Однажды А.П. Чехов высказал такую мысль: «Между “есть Бог” и “нет Бога” лежит целое громадное поле, которое проходит с большим трудом истинный мудрец. Русский человек знает какую-либо одну из этих двух крайностей, середина же между ними не интересует его; и потому обыкновенно он не знает ничего или очень мало». Русский человек Александр Иванов по условиям времени, среды, воспитания приучен был к четкой бинарной формуле: «верую» – «не верую», середины не дано. (Хотя в Евангелии есть знаменательные слова: «Верую, Господи, помоги неверию моему».) Но обладая ищущим умом, хотел знать много и, отдаляясь в умственных поисках от одной крайней точки, временами готов был считать себя оказавшимся в другой крайности, исключающей веру, что приводило его в смятение. Не противоречило ли вере отцов уже одно то, что он подходил к христианству аналитически? Он мог так думать, так «вообразить про себя», по выражению Стасова.По- видимому, все обстояло сложнее: религиозное миросозерцание Иванова эволюционировало, но не разрушалось. Он расставался не с верой, а с той крайней конфессиональной традицией, которая не допускает отступлений от догмы, от буквы, нетерпима к инакомыслию, страшится ересей, отбрасывает легенды и мифы как почву для ересей. Словом, Иванов освобождался от того, что его брат называл биготством. И это совершилось не внезапно, не вдруг. Он и в прежние годы, работая над «Явлением Мессии», предавался рефлексии, которая уже по определению несовместима с верой нерассуждающей, слепой. «Разъяснения своих мыслей» он постоянно искал у тех, кого считал мудрее себя, – у Рожалина и Овербека, у Гоголя, у Штрауса и Мадзини, у Герцена и Чернышевского. В конечном счете надежнейшим проводником оставалась его художественная интуиция: в работе он ей доверялся и обретал спокойную цельность, которой недоставало его умозрениям.

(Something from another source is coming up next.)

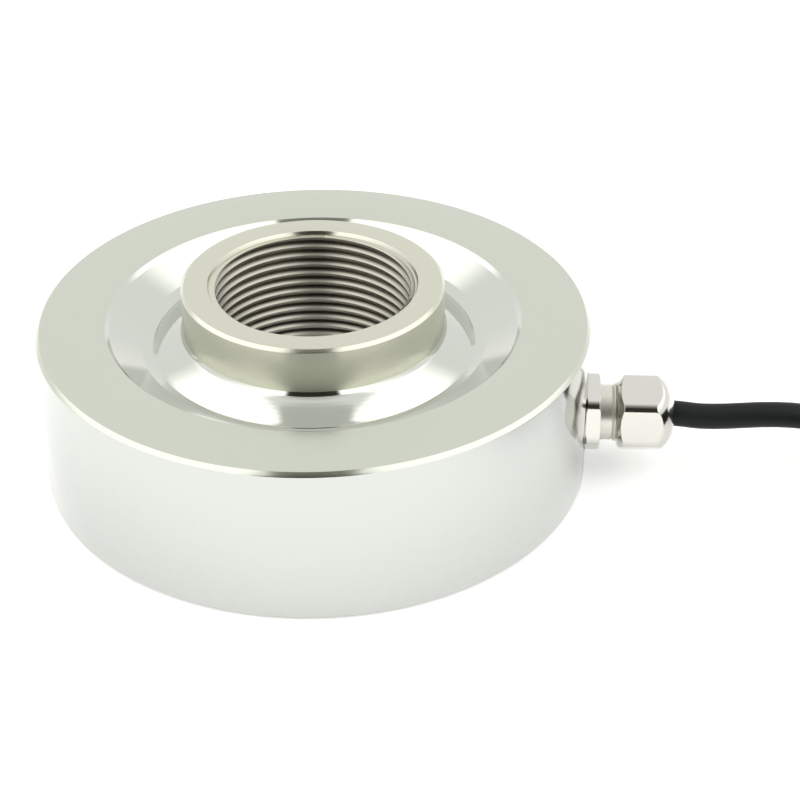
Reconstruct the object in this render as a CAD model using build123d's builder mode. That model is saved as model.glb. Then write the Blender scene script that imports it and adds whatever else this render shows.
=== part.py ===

Располагая библейские композиции на стенах воображаемого здания в соответствии с книгой Штрауса, Иванов как бы подтверждал тезис о мифологическом элементе в христианстве (что также могло представляться ему отходом от веры). Но, по существу, в своем понимании мифологии оставался ближе Шеллингу, чем Штраусу. Для рационалиста Штрауса миф – то, чего не могло быть, небылица. Для Шеллинга первичный принцип – тождество идеального и реального, изначально заложенное в мироздании и предстающее в смыслообразах мифологии как подлинная вселенная. Мифология, по Шеллингу, есть первоначальное и необходимое условие всякого искусства. Вырастая из мифологии, искусство творит духовную реальность, равноправную с материальной.
Исключительно рационалистический взгляд на мир несовместим с религией – религия метафизична. Он плохо уживается и с искусством: последовательно проведенный рационализм логически вынуждает признать создания творческого воображения чистой фикцией, в лучшем случае – аллегорией. Философия тождества Шеллинга для рационалистически настроенного ума представляется весьма туманной, но художественной деятельности она родственна, так как снимает жесткую преграду между сущим и идеальным. «Она всюду видит единую творимую жизнь». И напротив, рационалистическая концепция Штрауса такова, что «формулировать искусством» ее положения нельзя без ущерба для искусства, в чем и признавался Иванов Герцену.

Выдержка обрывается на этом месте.